How to Import from Nested Packages:
To import a module from a nested package, use the dot notation:
from sklearn.cluster import k_means_
k_means_.KMeans(n_clusters=3).fit(data)
Here, from sklearn.cluster import k_means_ imports the k_means_ module from the cluster sub-package. You can then instantiate and use its classes or functions directly (KMeans in this case).
from sklearn.ensemble import RandomForestClassifier
model = RandomForestClassifier()
In this sklearn example, RandomForestClassifier is imported from the ensemble sub-package. This nested package organization ensures that functionalities are logically grouped and accessible, enhancing code organization and modular development practices in Python projects.
1.10.7. Why Create a Python Package?#
Creating your own Python package has several benefits:
Organization: Packaging your code helps you organize it into logical modules, making it easier to manage and maintain.
Reusability: Once packaged, your code can be reused across different projects without duplication.
Distribution: You can share your package with others through repositories like PyPI, making it easy for others to install and use your code.
Compatibility: Packaging ensures that your code is compatible with different environments and Python versions, as you can specify dependencies and requirements.
Community and Collaboration: By sharing your package, you contribute to the Python community and can collaborate with other developers who might improve or extend your code.

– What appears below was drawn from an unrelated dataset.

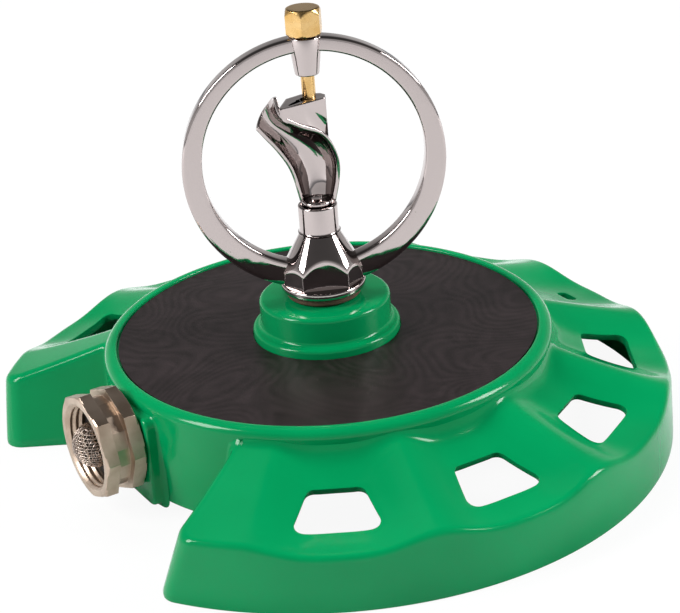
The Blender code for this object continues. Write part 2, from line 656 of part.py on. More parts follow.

1.10.7.1. Available Resources for Building Packages#
There are several tools and resources available to help you build and distribute Python packages:
Setuptools: A library designed to facilitate packaging Python projects. It includes utilities for building and distributing packages.

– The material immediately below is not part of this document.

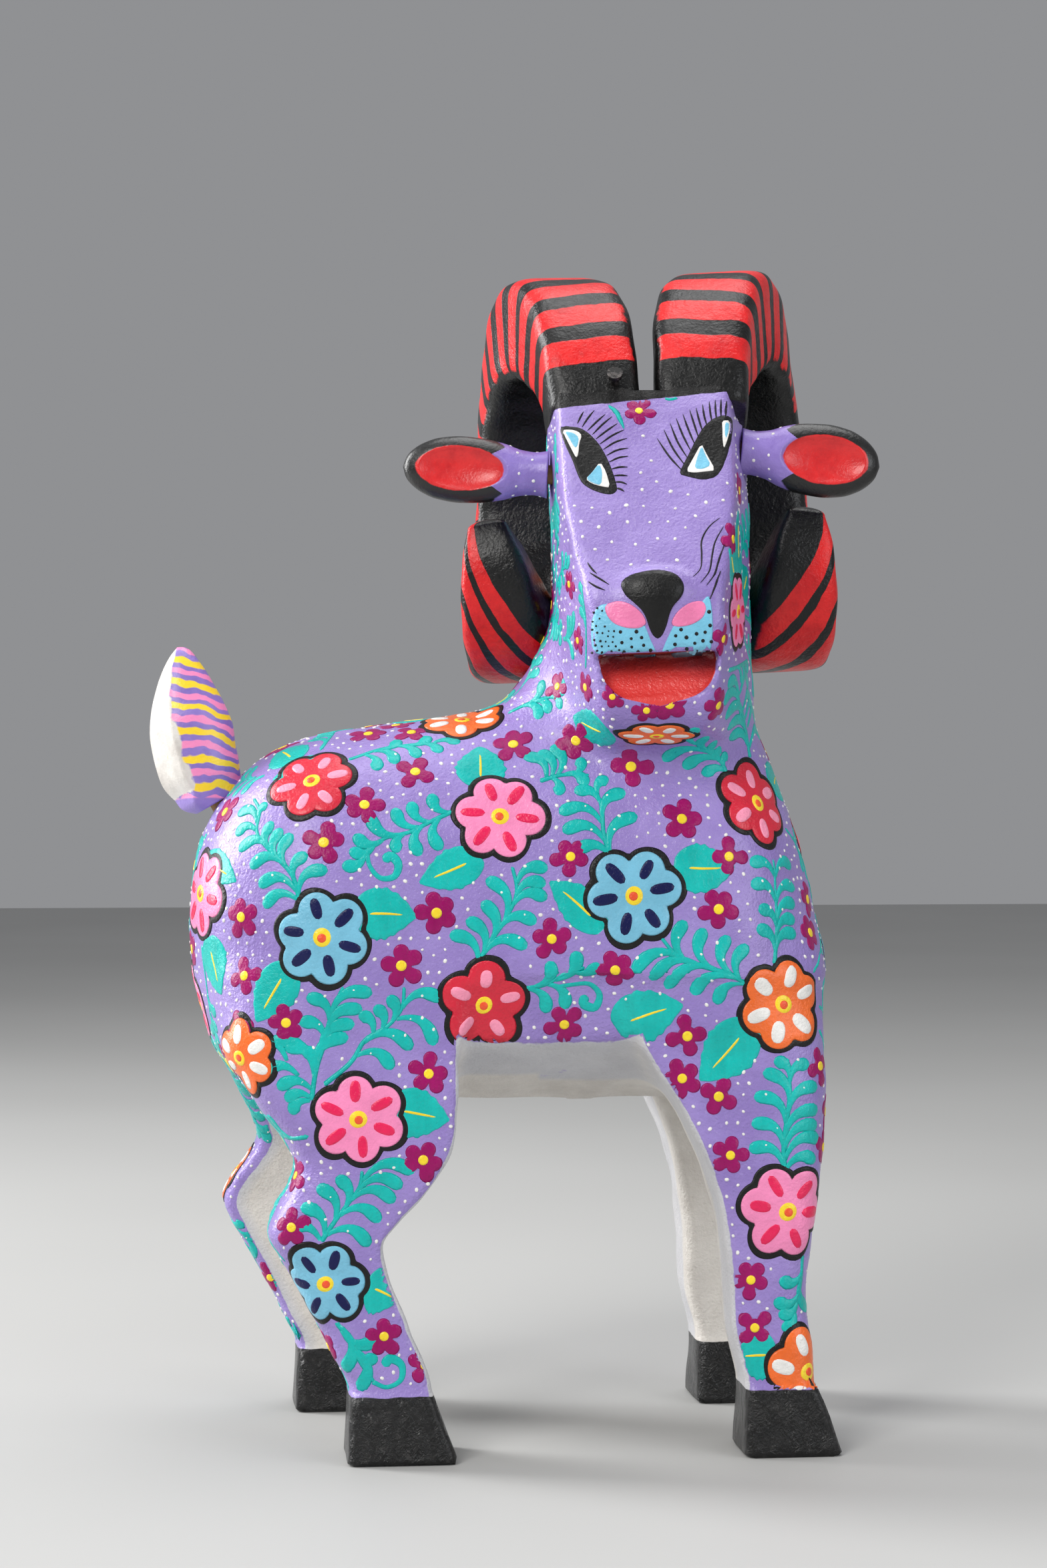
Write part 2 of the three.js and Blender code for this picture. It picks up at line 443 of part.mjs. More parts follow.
// ears on their dowels
for (const [side, tag, w, len, tilt, tall] of [[-1, 'right', EAR_RIGHT_W, EAR_RIGHT_LEN, 0.1, 1.0], [1, 'left', EAR_LEFT_W, EAR_LEFT_LEN, -0.15, 1.1]]) {
  const dir = headDir(side * Math.cos(tilt), 0.02, Math.sin(tilt));
  const root = headToBody(side * EAR_ROOT_U, EAR_V, w);
  const a = along(root, dir, -EAR_DOWEL_IN), b = along(root, dir, EAR_DOWEL_OUT);
  const hole = peg(`ear_dowel_${tag}`, a, b, EAR_DOWEL_R);
  const seat = solid(rod(along(root, dir, -GAP), along(root, dir, 14), 6.4, 9.5));
  carved = carved.subtract(hole).subtract(seat);
  parts[`ear_${tag}`] = ear(side, root, dir, tall, len, 0).subtract(hole);
}

// tail on its dowel
{
  const a = along(TAIL_ROOT, TAIL_AXIS, -TAIL_DOWEL_IN), b = along(TAIL_ROOT, TAIL_AXIS, TAIL_DOWEL_OUT);
  const hole = peg('tail_dowel', a, b, TAIL_DOWEL_R);
  const seat = solid(rod(along(TAIL_ROOT, TAIL_AXIS, -GAP), along(TAIL_ROOT, TAIL_AXIS, 16), 7.4, 12));
  carved = carved.subtract(hole).subtract(seat);
  parts.tail = tail().subtract(hole);
}
parts.carved_body = carved;

// ------------------------------------------------------------------- colours
const COLOURS = {
  carved_body: [0x8069b9, 0.42], horn_left: [0xe1191e, 0.38], horn_right: [0xe1191e, 0.38],
  ear_left: [0x8069b9, 0.42], ear_right: [0x8069b9, 0.42], tail: [0x8069b9, 0.42],
};
const group = new THREE.Group();
for (const [name, s] of Object.entries(parts)) {
  const [c, r] = COLOURS[name] ?? (name === 'horn_nail' ? [0x6f6f72, 0.4] : [0xc9a877, 0.7]);
  const mesh = new THREE.Mesh(back(s), new THREE.MeshStandardMaterial({ color: c, roughness: r, metalness: name === 'horn_nail' ? 0.8 : 0 }));
  mesh.name = name;
  group.add(mesh);
}
group.position.set(-ORIGIN[0], -ORIGIN[1], 0);
export default group;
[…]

Twine: A utility for securely uploading Python packages to PyPI.
PyPI (Python Package Index): The official repository for Python packages, where you can publish your package for others to use.
Documentation: The Python Packaging Authority (PyPA) provides extensive documentation and tutorials on packaging best practices.
1.10.8. Steps to Create Your Own Package#
Creating a Python package involves several steps to organize, distribute, and share your code efficiently. Let’s break it down:
1.10.8.1. Step 1: Organize Your Code#
Start by organizing your code into a directory structure that makes sense for your project. Think of it like organizing chapters in a book. Place related modules into directories.
For example:
mypackage/
__init__.py
module1.py
module2.py
Here, mypackage is the root directory, and module1.py and module2.py are modules within your package. This structure helps keep your code modular and easier to maintain.
1.10.8.2. Step 2: Create __init__.py Files#
Each directory in your package should have an __init__.py file. This file can be empty or contain initialization code. Its presence tells Python to treat the directory as a package.
Example of an empty __init__.py file:
# This file can be empty or contain package initialization code
Example with initialization code:
# __init__.py
from .module1 import some_function
from .module2 import another_function
__all__ = ['some_function', 'another_function']
This code imports some_function and another_function when the package is imported. The __all__ list defines the public interface of the package, specifying which modules or functions should be accessible when the package is imported.
1.10.8.3. Step 3: Create a setup.py File#
The setup.py file is the build script for setuptools. It contains metadata about your package and instructions on how to install it.
Example setup.py file:
from setuptools import setup, find_packages
setup(
name='mypackage', # Name of your package
version='0.1', # Version of your package
packages=find_packages(), # Automatically find packages in the directory
install_requires=[
# List of dependencies your package needs
],
author='Your Name', # Author of the package
author_email='your.email@example.com', # Author's email
description='A short description of your package', # Short description
url='https://github.com/yourusername/mypackage', # URL for the package
classifiers=[
'Programming Language :: Python :: 3',
'License :: OSI Approved :: MIT License',
'Operating System :: OS Independent',
],
)
This file includes information about the package name, version, author, and more. The find_packages() function automatically discovers all packages and sub-packages, making it easier to manage large projects.
1.10.8.4. Step 4: Include Additional Files#
You may also want to include additional files in your package, such as:
README.md: Contains a description of your package, installation instructions, and usage information. This file is often the first thing users see, so make it informative and clear.LICENSE: Contains the licensing information for your package. Choosing an appropriate license is important for defining how others can use your code.requirements.txt: Lists the dependencies of your package. This file ensures that users install the correct versions of the dependencies.
1.10.8.5. Step 5: Build and Distribute Your Package#
Once your code is organized and the necessary files are created, you can build and distribute your package using tools like setuptools and twine.
To build your package:
python setup.py sdist bdist_wheel
This command creates distribution archives under the dist/ directory. The sdist command creates a source distribution, while bdist_wheel creates a built distribution in the wheel format, which is the standard for Python packages.
To upload your package to the Python Package Index (PyPI):
pip install twine
twine upload dist/*
These commands upload the distribution archives to PyPI. Twine is a utility for publishing Python packages, and it securely uploads your package to PyPI.
1.10.8.6. Step 6: Install and Use Your Package#
After uploading your package to PyPI, it can be installed using pip:
pip install mypackage
You can then import and use your package in Python scripts:
import mypackage.module1
mypackage.module1.some_function()
In this example, some_function is a function defined in module1 of your package. This step demonstrates how users can easily install and use your package in their own projects.